The Strait of Hormuz has periodically become a flashpoint: tanker seizures in 2019, drone attacks on Saudi facilities, and previous US–Iran standoffs.

What makes this moment different is the scale and immediacy of coordinated military action.

Unlike past skirmishes, shipping advisories now cover an extended maritime risk zone from the Arabian Gulf to the North Arabian Sea. Electronic navigation disruptions have also been reported.

Winners, losers and second-order effects

Energy shocks redistribute power.

Gulf exporters face immediate logistical bottlenecks. If exports slow, they risk lost market share or must absorb higher shipping costs.

Tanker operators and insurers, by contrast, benefit from elevated freight and war-risk premiums.

Pipeline operators gain relative importance as bypass routes become strategically valuable.

High oil prices, if sustained, could benefit non-Gulf producers such as US shale operators.

For India, the outcome hinges on duration. A brief pause in shipments creates volatility but manageable disruption. A prolonged standoff would widen the trade deficit, lift input costs and potentially affect inflation.

The legal and operational complications

If voyages are delayed due to war-risk declarations, charterers and cargo owners may invoke force majeure clauses. Insurers may exclude coverage in designated conflict zones. Ships linked to US or Israeli interests may face additional scrutiny or coverage constraints.
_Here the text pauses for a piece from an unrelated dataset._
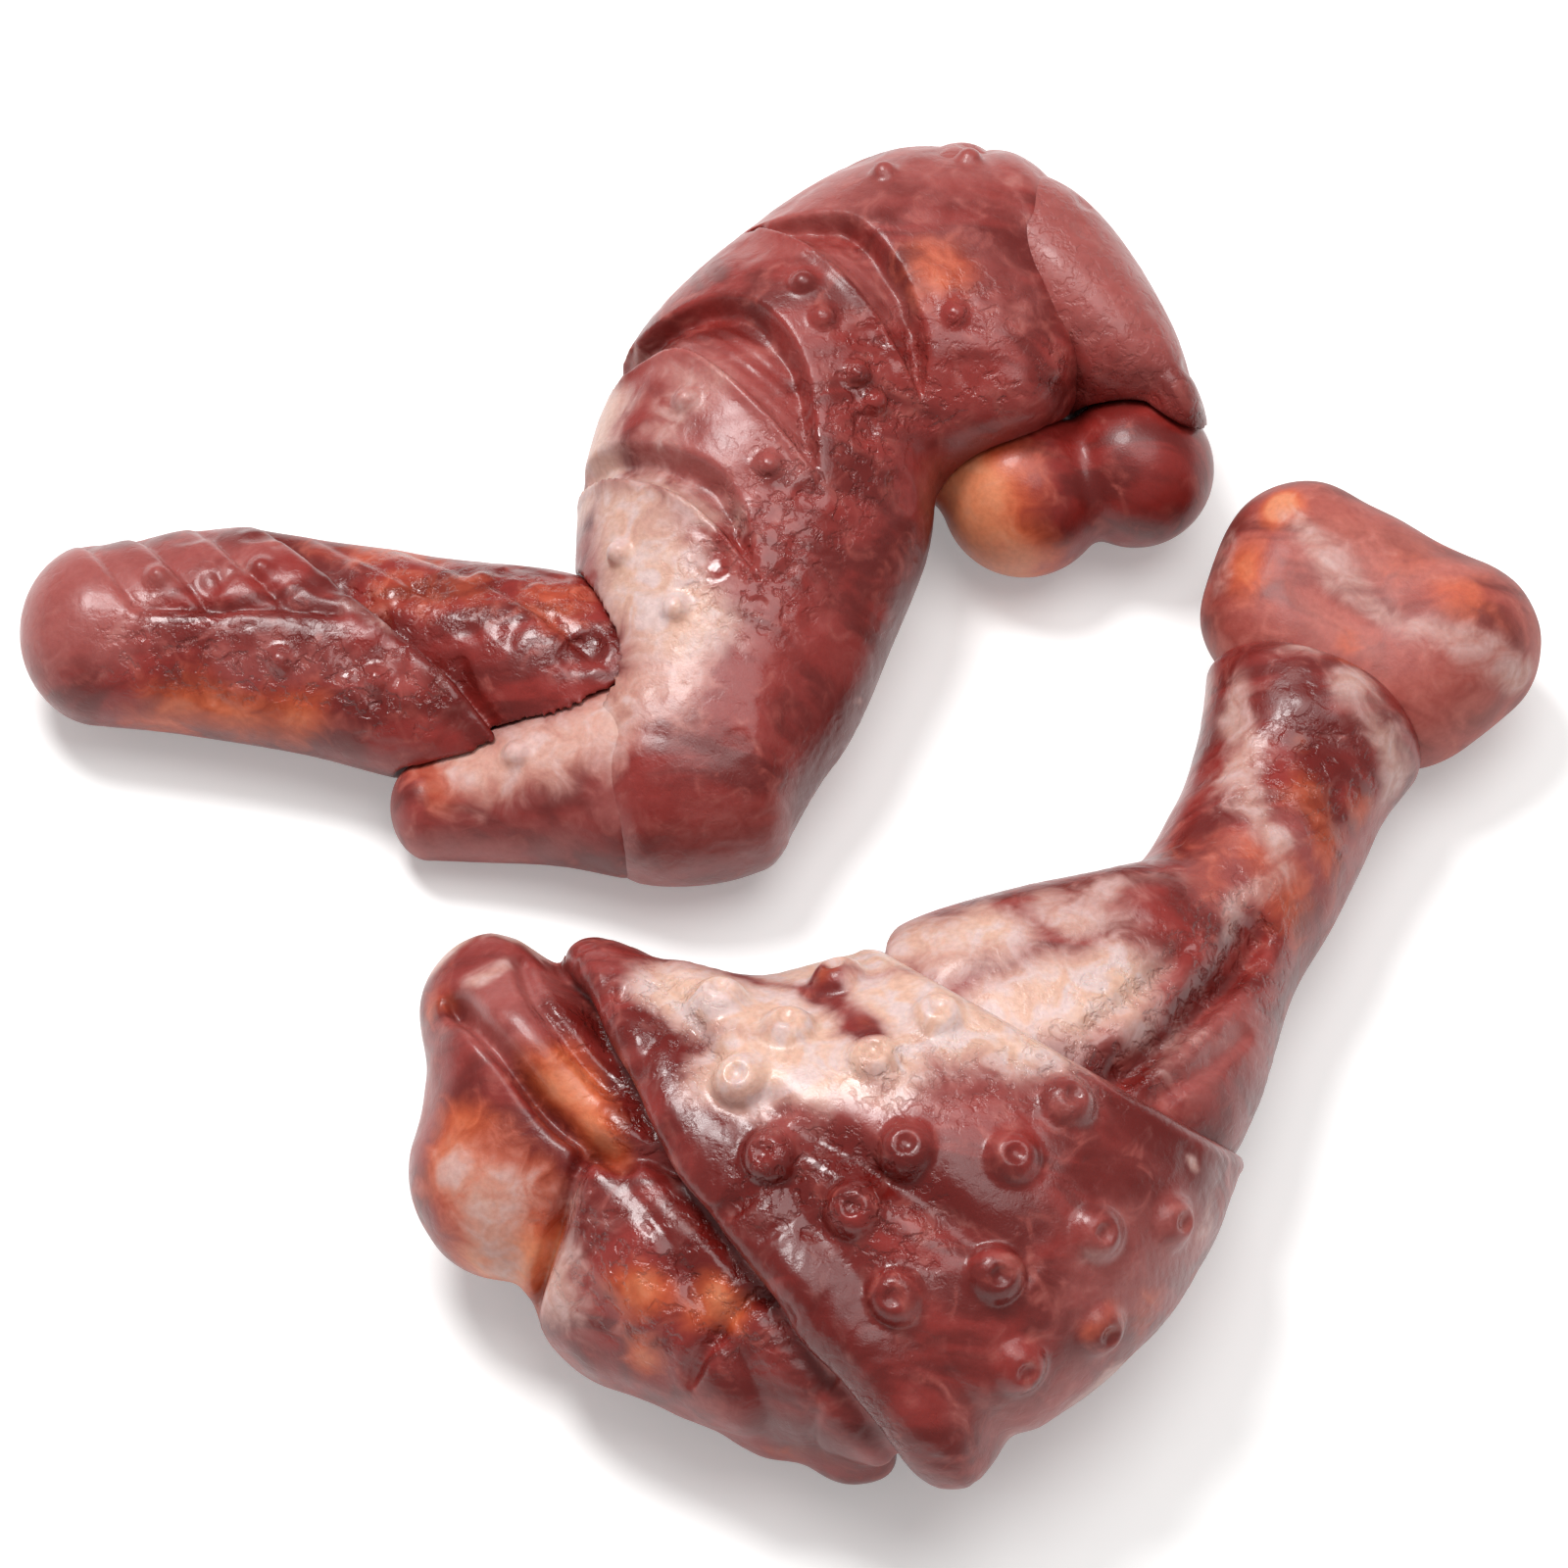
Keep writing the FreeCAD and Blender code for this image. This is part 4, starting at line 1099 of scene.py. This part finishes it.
def finish_squeakers():
    """The squeakers keep their own shapes and get their plastics."""
    body = plastic("squeaker_white_plastic", (0.78, 0.77, 0.74, 1), 0.35, 600)
    block = plastic("reed_block_plastic", (0.62, 0.64, 0.66, 1), 0.40, 900)
    film = plastic("reed_film", (0.85, 0.82, 0.70, 1), 0.25, 1500)
    for toy in ("drumstick", "wing"):
        for part, material in (("barrel", body), ("reed_block", block), ("reed", film)):
            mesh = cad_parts[f"{toy}_squeaker_{part}"].data
            mesh.materials.clear()
            mesh.materials.append(material)


# ------------------------------------------------------------------ stage

FLOOR_GLOW = 0.26


def add_floor():
    """A white floor that the camera sees as white where no shadow falls."""
    half = 1.5
    corners = [(-half, -half, 0), (half, -half, 0), (half, half, 0), (-half, half, 0)]
    mesh = bpy.data.meshes.new("floor")
    mesh.from_pydata(corners, [], [(0, 1, 2, 3)])
    floor = bpy.data.objects.new("floor", mesh)
    bpy.context.scene.collection.objects.link(floor)
    nodes = Nodes("white_floor")
    nodes.feed(nodes.shader.inputs["Base Color"], (0.92, 0.92, 0.91, 1))
    nodes.feed(nodes.shader.inputs["Roughness"], 0.7)
    seen = nodes.add("ShaderNodeLightPath", {})
    direct = nodes.math("MAXIMUM", seen.outputs["Is Camera Ray"], seen.outputs["Is Glossy Ray"])
    glow = nodes.add("ShaderNodeEmission", {"Color": (1, 1, 1, 1),
                                            "Strength": nodes.math("MULTIPLY", direct, FLOOR_GLOW)})
    both = nodes.add("ShaderNodeAddShader", {0: nodes.shader.outputs[0], 1: glow.outputs[0]})
    output = nodes.tree.nodes["Material Output"]
    nodes.feed(output.inputs["Surface"], both.outputs[0])
    mesh.materials.append(nodes.material)


def add_light(name, place, size, power):
    data = bpy.data.lights.new(name, "AREA")
    data.shape = "DISK"
    data.size = size
    data.energy = power
    light = bpy.data.objects.new(name, data)
    light.location = place
    aim = Vector(AIM) - Vector(place)
    light.rotation_euler = aim.to_track_quat("-Z", "Y").to_euler()
    bpy.context.scene.collection.objects.link(light)


def add_lights():
    add_light("window", (-0.34, 0.46, 1.05), 0.40, 9.5)
    add_light("overhead", (0.25, 0.10, 1.25), 0.9, 6.5)
    world = bpy.data.worlds.new("studio")
    world.use_nodes = True
    background = world.node_tree.nodes["Background"]
    background.inputs["Color"].default_value = (1, 1, 1, 1)
    background.inputs["Strength"].default_value = 0.36
    bpy.context.scene.world = world
    bpy.context.scene.view_settings.view_transform = "Standard"


add_drumstick()
add_wing()
finish_squeakers()
add_floor()
add_lights()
Airspace closures across parts of the Gulf have already complicated crew changes and logistics. Even temporary port disruptions affect bunkering and scheduling.

Three variables will determine the trajectory.

First, the duration and intensity of military exchanges. Continued escalation increases the probability of direct interference with shipping.

Second, whether Iran signals intent to restrict transit. Even without formal closure, threats of mines or missile deployment would likely halt most commercial traffic.

Third, how quickly diplomatic channels re-engage.